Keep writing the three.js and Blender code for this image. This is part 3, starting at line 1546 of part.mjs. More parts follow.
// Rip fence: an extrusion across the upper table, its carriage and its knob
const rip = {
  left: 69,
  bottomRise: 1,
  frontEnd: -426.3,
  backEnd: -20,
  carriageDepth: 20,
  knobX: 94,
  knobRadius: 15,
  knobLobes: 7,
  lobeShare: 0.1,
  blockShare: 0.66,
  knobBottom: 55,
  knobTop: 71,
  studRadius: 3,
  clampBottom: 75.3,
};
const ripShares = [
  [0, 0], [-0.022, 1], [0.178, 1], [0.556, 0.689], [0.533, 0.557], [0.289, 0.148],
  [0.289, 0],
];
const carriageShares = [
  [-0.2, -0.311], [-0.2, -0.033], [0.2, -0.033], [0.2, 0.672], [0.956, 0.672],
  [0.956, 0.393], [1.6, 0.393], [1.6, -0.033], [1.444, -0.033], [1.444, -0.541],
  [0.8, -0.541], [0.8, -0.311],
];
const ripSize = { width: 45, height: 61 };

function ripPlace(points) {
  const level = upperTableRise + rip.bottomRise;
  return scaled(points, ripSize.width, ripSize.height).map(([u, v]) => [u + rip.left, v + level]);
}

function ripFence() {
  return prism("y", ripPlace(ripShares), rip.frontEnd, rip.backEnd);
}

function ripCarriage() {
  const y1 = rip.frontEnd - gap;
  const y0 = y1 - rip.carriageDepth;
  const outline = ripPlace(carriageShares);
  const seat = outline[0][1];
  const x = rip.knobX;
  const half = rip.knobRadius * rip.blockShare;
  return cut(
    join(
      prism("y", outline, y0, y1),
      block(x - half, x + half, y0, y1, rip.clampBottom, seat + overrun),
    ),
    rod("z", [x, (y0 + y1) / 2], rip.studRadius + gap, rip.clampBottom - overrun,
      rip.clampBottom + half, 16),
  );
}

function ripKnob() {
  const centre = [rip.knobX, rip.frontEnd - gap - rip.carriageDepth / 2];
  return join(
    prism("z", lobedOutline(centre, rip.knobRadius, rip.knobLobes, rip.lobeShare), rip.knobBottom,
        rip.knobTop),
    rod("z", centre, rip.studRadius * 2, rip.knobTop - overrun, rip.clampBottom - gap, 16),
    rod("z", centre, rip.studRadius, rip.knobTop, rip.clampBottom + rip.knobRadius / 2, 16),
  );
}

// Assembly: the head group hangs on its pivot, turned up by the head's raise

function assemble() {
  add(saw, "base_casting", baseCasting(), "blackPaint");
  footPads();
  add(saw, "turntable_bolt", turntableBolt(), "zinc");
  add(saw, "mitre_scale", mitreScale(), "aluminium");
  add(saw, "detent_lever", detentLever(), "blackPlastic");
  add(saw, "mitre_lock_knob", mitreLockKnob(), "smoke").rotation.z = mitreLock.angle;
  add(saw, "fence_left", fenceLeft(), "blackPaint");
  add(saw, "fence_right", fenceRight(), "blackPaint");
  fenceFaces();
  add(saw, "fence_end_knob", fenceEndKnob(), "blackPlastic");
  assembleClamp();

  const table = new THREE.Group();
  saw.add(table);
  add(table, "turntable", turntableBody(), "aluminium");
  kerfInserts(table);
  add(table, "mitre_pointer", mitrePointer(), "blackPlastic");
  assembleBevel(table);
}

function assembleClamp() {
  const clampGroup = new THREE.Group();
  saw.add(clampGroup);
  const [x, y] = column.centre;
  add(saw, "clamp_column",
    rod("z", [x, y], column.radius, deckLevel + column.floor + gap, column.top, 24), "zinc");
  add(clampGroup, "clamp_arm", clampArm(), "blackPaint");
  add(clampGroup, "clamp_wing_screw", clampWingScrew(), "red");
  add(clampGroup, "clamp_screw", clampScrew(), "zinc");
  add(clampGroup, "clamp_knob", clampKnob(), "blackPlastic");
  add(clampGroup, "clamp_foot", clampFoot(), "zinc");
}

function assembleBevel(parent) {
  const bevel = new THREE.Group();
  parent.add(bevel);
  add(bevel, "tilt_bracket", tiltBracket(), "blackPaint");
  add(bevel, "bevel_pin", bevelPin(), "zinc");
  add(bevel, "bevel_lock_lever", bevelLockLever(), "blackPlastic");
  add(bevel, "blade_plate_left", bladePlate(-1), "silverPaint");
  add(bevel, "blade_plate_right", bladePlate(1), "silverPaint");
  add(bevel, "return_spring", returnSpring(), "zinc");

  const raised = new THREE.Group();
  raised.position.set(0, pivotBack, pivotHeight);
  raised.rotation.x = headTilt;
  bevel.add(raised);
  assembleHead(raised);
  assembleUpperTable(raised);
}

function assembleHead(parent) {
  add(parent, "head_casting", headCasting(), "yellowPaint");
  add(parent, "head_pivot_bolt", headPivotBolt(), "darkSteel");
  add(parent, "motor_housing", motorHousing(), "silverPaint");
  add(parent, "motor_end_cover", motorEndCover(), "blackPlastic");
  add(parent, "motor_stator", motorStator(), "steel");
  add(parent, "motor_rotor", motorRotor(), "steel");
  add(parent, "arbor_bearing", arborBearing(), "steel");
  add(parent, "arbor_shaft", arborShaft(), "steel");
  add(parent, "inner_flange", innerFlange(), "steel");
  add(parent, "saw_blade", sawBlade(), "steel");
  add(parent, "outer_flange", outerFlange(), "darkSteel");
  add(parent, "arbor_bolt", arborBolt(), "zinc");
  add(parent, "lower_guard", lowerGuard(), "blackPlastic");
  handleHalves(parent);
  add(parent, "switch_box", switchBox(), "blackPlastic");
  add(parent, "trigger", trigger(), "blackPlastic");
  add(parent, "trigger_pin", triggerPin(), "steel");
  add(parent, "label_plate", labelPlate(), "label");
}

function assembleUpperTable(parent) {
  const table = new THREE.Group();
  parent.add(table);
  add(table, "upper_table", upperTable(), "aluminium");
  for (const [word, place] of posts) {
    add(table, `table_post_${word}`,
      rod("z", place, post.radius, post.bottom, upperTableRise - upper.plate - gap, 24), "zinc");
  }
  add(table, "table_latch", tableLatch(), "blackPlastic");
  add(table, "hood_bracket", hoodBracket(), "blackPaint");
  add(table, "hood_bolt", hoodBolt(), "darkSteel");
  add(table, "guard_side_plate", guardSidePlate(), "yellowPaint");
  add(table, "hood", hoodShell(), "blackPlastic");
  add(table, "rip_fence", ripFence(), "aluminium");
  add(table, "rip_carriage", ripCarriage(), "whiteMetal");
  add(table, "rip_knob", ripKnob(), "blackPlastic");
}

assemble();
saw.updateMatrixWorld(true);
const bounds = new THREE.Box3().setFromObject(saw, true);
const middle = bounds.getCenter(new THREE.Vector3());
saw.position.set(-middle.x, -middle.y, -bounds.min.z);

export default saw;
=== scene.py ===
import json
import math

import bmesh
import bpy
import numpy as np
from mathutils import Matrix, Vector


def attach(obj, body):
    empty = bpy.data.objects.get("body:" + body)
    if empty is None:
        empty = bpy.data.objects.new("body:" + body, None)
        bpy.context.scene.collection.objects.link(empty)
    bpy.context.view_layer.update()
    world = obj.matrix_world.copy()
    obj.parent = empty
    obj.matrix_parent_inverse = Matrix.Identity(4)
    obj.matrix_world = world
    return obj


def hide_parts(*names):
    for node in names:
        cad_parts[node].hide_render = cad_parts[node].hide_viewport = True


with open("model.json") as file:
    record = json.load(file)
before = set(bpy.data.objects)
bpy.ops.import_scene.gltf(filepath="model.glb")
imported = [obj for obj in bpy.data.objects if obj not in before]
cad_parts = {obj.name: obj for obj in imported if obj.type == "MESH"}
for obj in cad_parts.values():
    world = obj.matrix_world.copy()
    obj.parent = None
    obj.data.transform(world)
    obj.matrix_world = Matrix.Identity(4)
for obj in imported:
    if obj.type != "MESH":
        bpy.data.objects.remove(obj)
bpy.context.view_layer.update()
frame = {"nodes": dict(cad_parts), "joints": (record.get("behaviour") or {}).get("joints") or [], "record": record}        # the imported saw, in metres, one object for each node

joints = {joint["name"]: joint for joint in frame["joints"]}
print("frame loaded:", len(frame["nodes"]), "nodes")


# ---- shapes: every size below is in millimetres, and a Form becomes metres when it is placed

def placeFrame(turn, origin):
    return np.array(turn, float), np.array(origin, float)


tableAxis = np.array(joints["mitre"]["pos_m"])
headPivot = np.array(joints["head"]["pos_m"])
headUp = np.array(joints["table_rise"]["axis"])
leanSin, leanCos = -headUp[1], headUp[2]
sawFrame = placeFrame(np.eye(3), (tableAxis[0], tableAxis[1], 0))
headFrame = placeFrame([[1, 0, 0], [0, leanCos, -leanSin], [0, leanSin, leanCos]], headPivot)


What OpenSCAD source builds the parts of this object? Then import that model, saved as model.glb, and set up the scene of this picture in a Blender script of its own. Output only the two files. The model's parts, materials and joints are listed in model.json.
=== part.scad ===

=== Task goal ===
Reproduce exactly the lines from the line with "obj.matrix_world = Matrix.Identity(4)" through the line with "return np.array(turn, float), np.array(origin, float)", both end lines included, and only those lines.

=== Response to the task ===
    obj.matrix_world = Matrix.Identity(4)
for obj in imported:
    if obj.type != "MESH":
        bpy.data.objects.remove(obj)
bpy.context.view_layer.update()
frame = {"nodes": dict(cad_parts), "joints": (record.get("behaviour") or {}).get("joints") or [], "record": record}        # the imported saw, in metres, one object for each node

joints = {joint["name"]: joint for joint in frame["joints"]}
print("frame loaded:", len(frame["nodes"]), "nodes")


# ---- shapes: every size below is in millimetres, and a Form becomes metres when it is placed

def placeFrame(turn, origin):
    return np.array(turn, float), np.array(origin, float)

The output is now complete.